_Work instructions_
Copy out the line containing "cad_parts[node].hide_render = cad_parts[node].hide_viewport" and each line after it, through the last one in the material, exactly as written.

_Given data_

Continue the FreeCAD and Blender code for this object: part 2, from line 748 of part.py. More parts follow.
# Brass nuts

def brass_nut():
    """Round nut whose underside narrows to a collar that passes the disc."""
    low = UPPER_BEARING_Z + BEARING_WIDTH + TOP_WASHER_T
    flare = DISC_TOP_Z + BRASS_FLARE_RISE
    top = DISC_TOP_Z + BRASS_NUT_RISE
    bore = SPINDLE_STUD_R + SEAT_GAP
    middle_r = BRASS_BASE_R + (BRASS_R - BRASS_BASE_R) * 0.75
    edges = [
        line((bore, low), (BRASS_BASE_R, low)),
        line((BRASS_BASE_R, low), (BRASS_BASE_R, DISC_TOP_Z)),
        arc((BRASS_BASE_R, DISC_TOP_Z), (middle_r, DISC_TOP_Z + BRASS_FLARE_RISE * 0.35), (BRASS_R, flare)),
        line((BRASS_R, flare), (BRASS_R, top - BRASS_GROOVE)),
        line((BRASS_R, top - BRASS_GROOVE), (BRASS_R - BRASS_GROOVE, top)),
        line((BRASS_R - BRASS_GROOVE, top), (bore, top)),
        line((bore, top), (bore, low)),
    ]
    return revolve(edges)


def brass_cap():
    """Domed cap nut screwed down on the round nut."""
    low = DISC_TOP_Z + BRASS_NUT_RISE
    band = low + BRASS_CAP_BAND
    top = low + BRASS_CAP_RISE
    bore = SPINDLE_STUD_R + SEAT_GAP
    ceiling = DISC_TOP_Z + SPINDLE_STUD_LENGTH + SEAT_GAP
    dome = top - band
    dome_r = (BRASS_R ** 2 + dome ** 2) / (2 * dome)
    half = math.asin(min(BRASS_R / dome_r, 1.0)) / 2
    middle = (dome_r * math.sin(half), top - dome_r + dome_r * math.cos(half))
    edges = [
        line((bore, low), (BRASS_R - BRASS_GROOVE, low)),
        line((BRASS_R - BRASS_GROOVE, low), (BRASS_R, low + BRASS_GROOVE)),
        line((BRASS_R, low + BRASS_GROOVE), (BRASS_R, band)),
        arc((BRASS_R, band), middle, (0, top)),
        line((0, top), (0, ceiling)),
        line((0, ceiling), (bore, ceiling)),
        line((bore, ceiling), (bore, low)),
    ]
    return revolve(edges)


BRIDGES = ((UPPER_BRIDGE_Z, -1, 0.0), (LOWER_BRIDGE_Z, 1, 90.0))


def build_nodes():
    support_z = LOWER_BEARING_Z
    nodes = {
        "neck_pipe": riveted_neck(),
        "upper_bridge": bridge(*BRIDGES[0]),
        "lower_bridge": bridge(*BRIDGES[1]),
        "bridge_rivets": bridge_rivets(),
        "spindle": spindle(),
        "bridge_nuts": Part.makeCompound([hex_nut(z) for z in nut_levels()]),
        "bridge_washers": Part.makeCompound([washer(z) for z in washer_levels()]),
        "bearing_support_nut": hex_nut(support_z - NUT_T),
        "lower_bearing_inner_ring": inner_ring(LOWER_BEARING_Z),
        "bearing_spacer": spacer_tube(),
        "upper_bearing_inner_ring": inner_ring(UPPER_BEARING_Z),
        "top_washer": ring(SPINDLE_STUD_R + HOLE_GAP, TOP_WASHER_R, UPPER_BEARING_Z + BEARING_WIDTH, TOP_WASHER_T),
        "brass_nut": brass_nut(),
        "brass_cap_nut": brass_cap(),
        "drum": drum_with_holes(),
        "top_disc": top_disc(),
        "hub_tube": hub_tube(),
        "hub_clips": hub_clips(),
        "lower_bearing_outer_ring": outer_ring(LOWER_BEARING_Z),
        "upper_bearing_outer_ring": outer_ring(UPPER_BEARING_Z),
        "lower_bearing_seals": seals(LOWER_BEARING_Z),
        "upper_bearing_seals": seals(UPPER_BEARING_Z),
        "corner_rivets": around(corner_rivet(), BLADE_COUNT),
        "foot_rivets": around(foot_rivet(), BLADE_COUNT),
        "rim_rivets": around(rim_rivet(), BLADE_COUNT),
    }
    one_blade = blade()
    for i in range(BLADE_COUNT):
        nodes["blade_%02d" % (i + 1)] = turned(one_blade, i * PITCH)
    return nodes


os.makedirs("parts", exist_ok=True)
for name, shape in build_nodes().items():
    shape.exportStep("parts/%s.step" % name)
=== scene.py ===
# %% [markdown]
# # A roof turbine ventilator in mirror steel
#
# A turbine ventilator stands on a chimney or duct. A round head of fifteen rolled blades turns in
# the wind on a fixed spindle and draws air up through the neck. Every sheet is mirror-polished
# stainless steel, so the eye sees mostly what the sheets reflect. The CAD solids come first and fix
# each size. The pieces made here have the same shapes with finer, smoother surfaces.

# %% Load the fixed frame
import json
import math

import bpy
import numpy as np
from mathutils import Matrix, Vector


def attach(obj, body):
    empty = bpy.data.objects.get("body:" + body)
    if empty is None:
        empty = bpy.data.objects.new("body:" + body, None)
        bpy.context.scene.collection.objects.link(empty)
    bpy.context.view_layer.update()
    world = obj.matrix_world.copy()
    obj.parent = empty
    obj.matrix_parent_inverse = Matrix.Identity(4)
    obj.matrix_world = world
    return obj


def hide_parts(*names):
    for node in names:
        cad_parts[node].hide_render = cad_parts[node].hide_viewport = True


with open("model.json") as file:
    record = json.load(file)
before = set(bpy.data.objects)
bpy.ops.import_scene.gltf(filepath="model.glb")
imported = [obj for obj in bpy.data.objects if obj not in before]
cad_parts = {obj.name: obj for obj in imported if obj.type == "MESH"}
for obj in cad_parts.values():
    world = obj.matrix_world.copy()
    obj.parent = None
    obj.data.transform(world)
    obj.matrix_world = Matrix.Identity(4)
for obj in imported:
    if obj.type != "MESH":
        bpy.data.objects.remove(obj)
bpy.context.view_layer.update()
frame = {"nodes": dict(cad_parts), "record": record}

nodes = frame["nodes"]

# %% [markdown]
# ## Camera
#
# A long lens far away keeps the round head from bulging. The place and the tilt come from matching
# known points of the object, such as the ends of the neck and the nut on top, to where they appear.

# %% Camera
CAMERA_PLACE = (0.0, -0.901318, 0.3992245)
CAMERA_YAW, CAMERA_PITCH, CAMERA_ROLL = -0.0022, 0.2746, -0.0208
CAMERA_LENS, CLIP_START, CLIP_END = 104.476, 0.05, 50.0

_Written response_
        cad_parts[node].hide_render = cad_parts[node].hide_viewport = True


with open("model.json") as file:
    record = json.load(file)
before = set(bpy.data.objects)
bpy.ops.import_scene.gltf(filepath="model.glb")
imported = [obj for obj in bpy.data.objects if obj not in before]
cad_parts = {obj.name: obj for obj in imported if obj.type == "MESH"}
for obj in cad_parts.values():
    world = obj.matrix_world.copy()
    obj.parent = None
    obj.data.transform(world)
    obj.matrix_world = Matrix.Identity(4)
for obj in imported:
    if obj.type != "MESH":
        bpy.data.objects.remove(obj)
bpy.context.view_layer.update()
frame = {"nodes": dict(cad_parts), "record": record}

nodes = frame["nodes"]

# %% [markdown]
# ## Camera
#
# A long lens far away keeps the round head from bulging. The place and the tilt come from matching
# known points of the object, such as the ends of the neck and the nut on top, to where they appear.

# %% Camera
CAMERA_PLACE = (0.0, -0.901318, 0.3992245)
CAMERA_YAW, CAMERA_PITCH, CAMERA_ROLL = -0.0022, 0.2746, -0.0208
CAMERA_LENS, CLIP_START, CLIP_END = 104.476, 0.05, 50.0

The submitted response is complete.